In light of the results, sample policy scenarios show that achieving emission reductions consistent with net zero targets by BRICS–T economies requires implementing stricter environmental policies [8,21] supported by technological developments and clean energy initiatives. It underlines the need to increase green technology innovations, reduce dependence on non-renewable energy imports, and accelerate energy transition measures to reduce GHG emissions. It emphasizes the need for integrated, dynamic, and adaptable environmental policies in line with SDG 7 and SDG 13. However, these policies should be complemented by environmental awareness strategies. Policy implications may enable these economies to advance their energy transitions while also accelerating their sustainability goals.

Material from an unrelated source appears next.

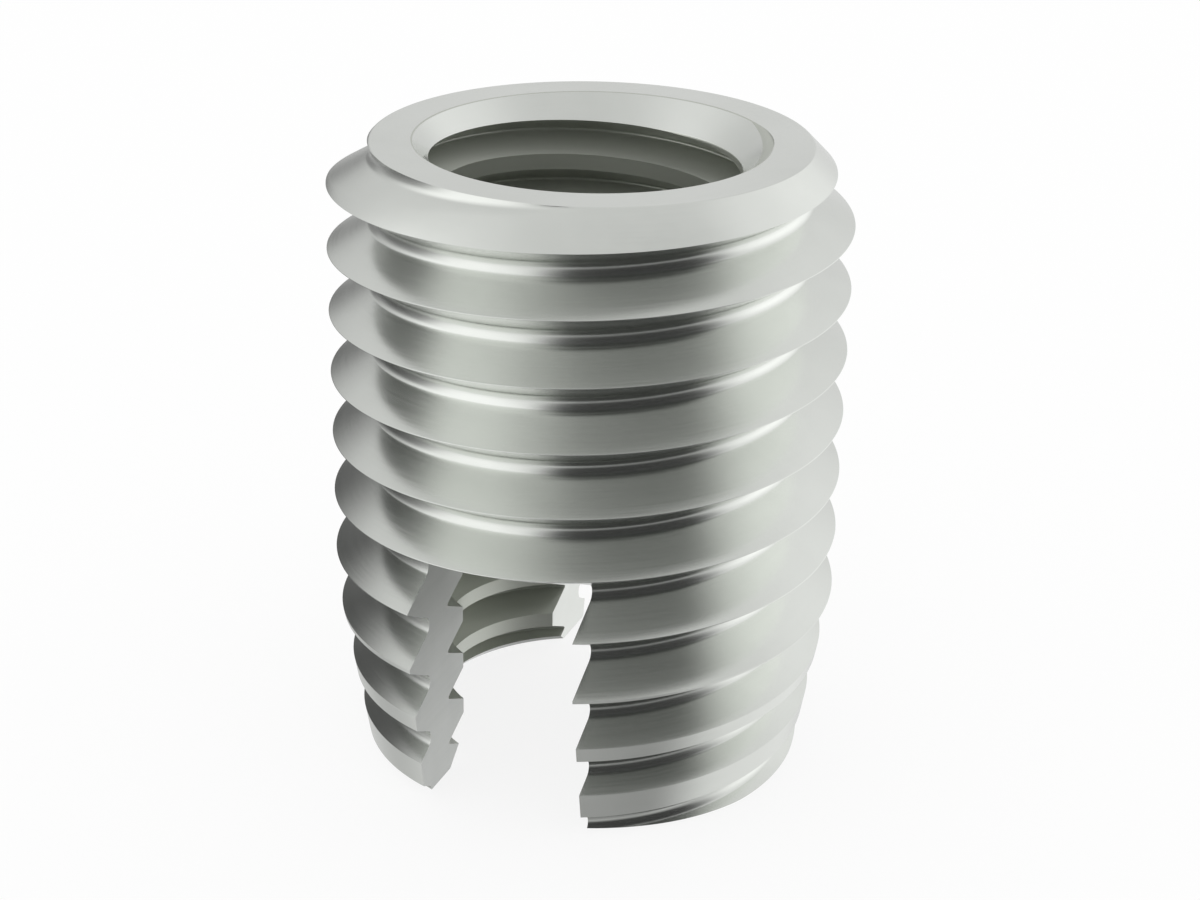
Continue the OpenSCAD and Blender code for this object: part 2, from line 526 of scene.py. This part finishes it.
def mark_finishes(bm, sizes):
    """Gives the slot's walls and the inner thread their own material slots."""
    mm = millimetres(sizes)
    wall, bore_r = mm["slot_w"] / 2, mm["bore_d"] / 2
    csink_r, mouth_r = mm["csink_d"] / 2, mm["mouth_d"] / 2
    for face in bm.faces:
        middle = face.calc_center_median()
        beside = abs(abs(middle.x) - wall) < ON_PLANE and abs(face.normal.x) > ALONG_AXIS
        above = abs(middle.z - mm["slot_depth"]) < ON_PLANE and face.normal.z < -ALONG_AXIS
        radius = math.hypot(middle.x, middle.y)
        tapped = (radius < bore_r + mm["inner_depth"] + MERGE
                  and mouth_r - radius + MERGE < middle.z < mm["length"] - csink_r + radius - MERGE)
        # The slot's walls and the inner thread get the materials that carry painted shade.
        face.material_index = MILLED if beside or above else TAPPED if tapped else TURNED
        face.smooth = True


class INSERT_OT_body(Operator):
    """Builds the insert with both threads, the cutting slot and the chamfers, in satin steel"""

    bl_idname = "insert.body"
    bl_label = "Build Insert"
    bl_options = {"REGISTER", "UNDO"}

    def execute(self, context):
        sizes = context.scene.insert_sizes
        finish = context.scene.insert_finish
        bm = insert_solid(sizes)
        mark_finishes(bm, sizes)
        insert = mesh_object("threaded_insert", bm)
        insert.data.set_sharp_from_angle(angle=SHARP)
        even_shading(insert)
        insert.data.transform(Matrix.Scale(MM, 4))

        groups = {"lines": tool_lines_group(), "film": film_group()}
        shade = [film / clean for film, clean in zip(finish.film, finish.colour)]
        # The inner thread's film, laid on its colour that is painted shade for the bore.
        tapped_film_in_shade = [c * s for c, s in zip(finish.tapped, shade)]
        # The milled material paints shade on the slot's walls towards -Y; the inner thread's dark colour
        # is painted shade for its deep bore.
        for made in (
                steel("Turned steel", "radius", groups, finish, finish.colour, finish.film,
                      finish.satin),
                steel("Milled steel", "height", groups, finish, finish.milled, finish.film_and_side_shade,
                      finish.milled_satin, film_and_side_shade=True),
                steel("Tapped steel", "height", groups, finish, finish.tapped, tapped_film_in_shade,
                      finish.tapped_satin, metal=finish.tapped_metal)):
            insert.data.materials.append(made)
        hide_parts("insert")
        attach(insert, "root")
        return {"FINISHED"}


# ---------------------------------------------------------------- the stage


def card_group():
    """How much a direction falls on a soft-edged card that stands far away, from 0 to 1."""
    tree, start, end = new_group(
        "Soft card",
        [("Direction", VECTOR, None), ("Azimuth", FLOAT, 0.0), ("Elevation", FLOAT, 0.0),
         ("Half width", FLOAT, 0.5), ("Half height", FLOAT, 0.5), ("Softness", FLOAT, 0.2)],
        [("Amount", FLOAT)])
    turned = add_node(tree, "ShaderNodeVectorRotate", (1, 0), rotation_type="Z_AXIS")
    tree.links.new(start.outputs["Direction"], turned.inputs["Vector"])
    tree.links.new(sums(tree, "MULTIPLY", (0, 1), start.outputs["Azimuth"], -1.0),
                   turned.inputs["Angle"])
    facing = add_node(tree, "ShaderNodeVectorRotate", (2, 0), rotation_type="X_AXIS")
    tree.links.new(turned.outputs[0], facing.inputs["Vector"])
    tree.links.new(start.outputs["Elevation"], facing.inputs["Angle"])
    split = add_node(tree, "ShaderNodeSeparateXYZ", (3, 0))
    feed(tree, split, i0=facing.outputs[0])
    ahead = sums(tree, "MULTIPLY", (3, 1), split.outputs[1], -1.0)
    edges = []
    for row, (axis, reach) in enumerate(((0, "Half width"), (2, "Half height"))):
        aside = sums(tree, "ABSOLUTE", (4, row), split.outputs[axis])
        angle = sums(tree, "ARCTAN2", (5, row), aside, ahead)
        inner = sums(tree, "SUBTRACT", (5, row * 2 + 2), start.outputs[reach],
                     start.outputs["Softness"])
        outer = sums(tree, "ADD", (5, row * 2 + 3), start.outputs[reach],
                     start.outputs["Softness"])
        edges.append(ramp(tree, angle, (6, row), inner, outer, 1.0, 0.0))
    tree.links.new(sums(tree, "MULTIPLY", (7, 0), *edges), end.inputs["Amount"])
    return tree


# name, azimuth right of the camera, elevation, half width, half height, softness, in degrees, level
CARDS = [
    ("Under side", 0, -90, 36, 42, 7, 0.33),
    ("Right glow", 111, -6, 34, 60, 13, 0.97),
    ("Right light", 110, -1, 30, 23, 22, 1.39),
    ("Left light", -72, 6, 40, 44, 24, 1.31),
    ("Back left dim", -128, -12, 40, 29, 22, 0.58),
    ("Back left strip", -153, -2, 14, 10, 6, 0.26),
    ("Back left flag", -111, -16, 20, 21, 12, 0.34),
    ("Lower front", 29, -37, 39, 8, 13, 0.40),
    ("Front flag", 22, 13, 44, 43, 11, 0.055),
]


def studio_world(settings):
    """Plain soft light all round, white to the camera, with a few dark cards for metal to show."""
    world = bpy.data.worlds.new("Studio")
    world.use_nodes = True
    world.cycles.sampling_method = "NONE"
    tree = world.node_tree
    tree.nodes.clear()
    where = add_node(tree, "ShaderNodeTexCoord", (0, 0))
    card = card_group()
    level = settings.dome
    for i, (name, azimuth, elevation, width, height, soft, strength) in enumerate(CARDS):
        amount = use_group(tree, card, (1, i), Direction=where.outputs["Generated"],
                           Azimuth=settings.cam_azimuth + math.radians(azimuth),
                           Elevation=math.radians(elevation),
                           Half_width=math.radians(width), Half_height=math.radians(height),
                           Softness=math.radians(soft))
        amount.label = name
        mix = add_node(tree, "ShaderNodeMix", (2 + i, 0), data_type="FLOAT")
        feed(tree, mix, i0=amount.outputs[0], i2=level, i3=strength)
        level = mix.outputs[0]
    rays = add_node(tree, "ShaderNodeLightPath", (7, 1))
    glossy = add_node(tree, "ShaderNodeMix", (8, 0), data_type="FLOAT")
    feed(tree, glossy, i0=rays.outputs["Is Glossy Ray"], i2=1.0, i3=level)
    light = add_node(tree, "ShaderNodeBackground", (9, 0))
    light.inputs["Color"].default_value = (1, 1, 1, 1)
    tree.links.new(glossy.outputs[0], light.inputs["Strength"])
    end = add_node(tree, "ShaderNodeOutputWorld", (10, 0))
    tree.links.new(light.outputs[0], end.inputs[0])
    return world


def floor_material(settings):
    """Pale and matt from above, clear from below, with the object's shadow softened."""
    material, tree = new_material("Pale floor")
    matt = add_node(tree, "ShaderNodeBsdfDiffuse", (0, 0))
    matt.inputs["Color"].default_value = (*settings.floor_colour, 1)
    glow = add_node(tree, "ShaderNodeEmission", (0, 1))
    rays = add_node(tree, "ShaderNodeLightPath", (-1, 0))
    seen = sums(tree, "MULTIPLY", (0, 2), rays.outputs["Is Camera Ray"], 1 - settings.shadow)
    pale = add_node(tree, "ShaderNodeMixShader", (1, 0))
    feed(tree, pale, i0=seen, i1=matt.outputs[0], i2=glow.outputs[0])
    side = add_node(tree, "ShaderNodeNewGeometry", (1, 2))
    clear = add_node(tree, "ShaderNodeBsdfTransparent", (1, 1))
    both = add_node(tree, "ShaderNodeMixShader", (2, 0))
    feed(tree, both, i0=side.outputs["Backfacing"], i1=pale.outputs[0], i2=clear.outputs[0])
    end = add_node(tree, "ShaderNodeOutputMaterial", (3, 0))
    tree.links.new(both.outputs[0], end.inputs[0])
    return material


def near_card_material(settings):
    """Dark, and clear towards the card's top and side edges."""
    half, soft = settings.card_half, settings.card_fade
    material, tree = new_material("Near card")
    where = add_node(tree, "ShaderNodeTexCoord", (0, 0))
    split = add_node(tree, "ShaderNodeSeparateXYZ", (1, 0))
    feed(tree, split, i0=where.outputs["Object"])
    x, y, z = split.outputs[:3]
    angle = sums(tree, "ARCTAN2", (2, 0), sums(tree, "ABSOLUTE", (1, 1), x),
                 sums(tree, "MULTIPLY", (1, 2), y, -1.0))
    across = ramp(tree, angle, (3, 0), half - soft, half + soft, 1.0, 0.0)
    up = ramp(tree, z, (3, 1), settings.card_top - settings.card_soft,
              settings.card_top + settings.card_soft, 1.0, 0.0)
    clear = add_node(tree, "ShaderNodeBsdfTransparent", (4, 1))
    dark = add_node(tree, "ShaderNodeEmission", (4, 2))
    dark.inputs["Strength"].default_value = settings.card_level
    both = add_node(tree, "ShaderNodeMixShader", (5, 0))
    feed(tree, both, i0=sums(tree, "MULTIPLY", (4, 0), across, up), i1=clear.outputs[0],
         i2=dark.outputs[0])
    end = add_node(tree, "ShaderNodeOutputMaterial", (6, 0))
    tree.links.new(both.outputs[0], end.inputs[0])
    return material


def near_card(settings, side):
    """A dark soft-edged arc close behind the insert's left side, for the metal to show."""
    reach, half = settings.card_reach, settings.card_half + settings.card_fade
    bm = bmesh.new()
    foot = bm.verts.new((0, -reach, CAD_LOW.z))
    head = bm.verts.new((0, -reach, settings.card_top + settings.card_soft))
    bm.edges.new((foot, head))
    bmesh.ops.rotate(bm, verts=bm.verts[:], matrix=Matrix.Rotation(-half, 3, "Z"))
    bmesh.ops.spin(bm, geom=bm.verts[:] + bm.edges[:], cent=(0, 0, 0), axis=(0, 0, 1),
                   angle=2 * half, steps=CARD_STEPS, use_merge=False, use_duplicate=False)
    card = mesh_object("near_card", bm)
    turn = Matrix.Rotation(settings.cam_azimuth, 4, "Z")
    card.matrix_world = (turn @ Matrix.Translation((-side, 0, 0))
                         @ Matrix.Rotation(settings.card_middle, 4, "Z"))
    card.data.materials.append(near_card_material(settings))
    card.visible_camera = card.visible_diffuse = card.visible_shadow = False


def pale_floor(settings):
    """A wide flat floor just under the prong ends."""
    bm = bmesh.new()
    bmesh.ops.create_grid(bm, x_segments=1, y_segments=1, size=settings.floor_size / 2)
    bmesh.ops.translate(bm, vec=(0, 0, CAD_LOW.z - settings.floor_gap), verts=bm.verts[:])
    floor = mesh_object("floor", bm)
    floor.data.materials.append(floor_material(settings))
    floor.visible_glossy = False


def aimed_camera(settings):
    """The camera, turned round the insert's axis and aimed beside it."""
    data = bpy.data.cameras.new("Camera")
    data.lens, data.sensor_width = settings.lens, SENSOR
    data.clip_start, data.clip_end = CLIP_START, CLIP_END
    camera = bpy.data.objects.new("Camera", data)
    bpy.context.scene.collection.objects.link(camera)
    turn = Matrix.Rotation(settings.cam_azimuth, 4, "Z")
    tilt = Matrix.Rotation(math.pi / 2 - settings.cam_elevation, 4, "X")
    roll = Matrix.Rotation(settings.cam_roll, 4, "Z")
    back = Vector((0, -math.cos(settings.cam_elevation), math.sin(settings.cam_elevation)))
    aim = Vector((settings.cam_aside, 0, settings.cam_height))
    camera.matrix_world = (turn @ Matrix.Translation(aim + back * settings.cam_distance)
                           @ tilt @ roll)
    return camera


class INSERT_OT_stage(Operator):
    """Makes the pale floor, the soft studio light and the camera"""

    bl_idname = "insert.stage"
    bl_label = "Build Stage"
    bl_options = {"REGISTER", "UNDO"}

    def execute(self, context):
        settings = context.scene.insert_stage
        pale_floor(settings)
        near_card(settings, CAD_HIGH.x)
        context.scene.world = studio_world(settings)
        context.scene.camera = aimed_camera(settings)
        context.scene.view_settings.view_transform = "Standard"
        return {"FINISHED"}


# ---------------------------------------------------------------- add-on


class INSERT_PT_tools(Panel):
    """Lists the steps in order"""

    bl_idname = "INSERT_PT_tools"
    bl_label = "Threaded Insert"
    bl_space_type = "VIEW_3D"
    bl_region_type = "UI"
    bl_category = "Insert"

    def draw(self, context):
        layout = self.layout
        for operator, group in ((INSERT_OT_body, "insert_sizes"), (None, "insert_finish"),
                                (INSERT_OT_stage, "insert_stage")):
            if operator:
                layout.operator(operator.bl_idname)
            settings = getattr(context.scene, group)
            for key in settings.bl_rna.properties.keys():
                if key not in ("rna_type", "name"):
                    layout.prop(settings, key)


CLASSES = (InsertSizes, InsertFinish, StageSettings, INSERT_OT_body, INSERT_OT_stage,
           INSERT_PT_tools)
SETTINGS = {"insert_sizes": InsertSizes, "insert_finish": InsertFinish,
            "insert_stage": StageSettings}


def register():
    for cls in CLASSES:
        bpy.utils.register_class(cls)
    for key, group in SETTINGS.items():
        setattr(bpy.types.Scene, key, PointerProperty(type=group))


def unregister():
    for key in SETTINGS:
        delattr(bpy.types.Scene, key)
    for cls in reversed(CLASSES):
        bpy.utils.unregister_class(cls)


def main():
    """Registers the add-on and builds the insert and its stage."""
    register()
    bpy.ops.insert.body()
    bpy.ops.insert.stage()


if __name__ == "__main__":
    main()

Based on the contributions and limitations of this study, future research directions are recommended to primarily address the integrated relationships between environmental policy stringency and energy transition, and between environmental policy stringency and green technology, at a micro-level. Therefore, future research could provide a more detailed perspective on countries within the context of the Sustainable Development Goals. Furthermore, conducting similar studies across different regions could allow for the extension of the results to a broader context. Furthermore, using different proxy variables to represent energy transition and green technology could increase the clarity of the results on energy and climate action.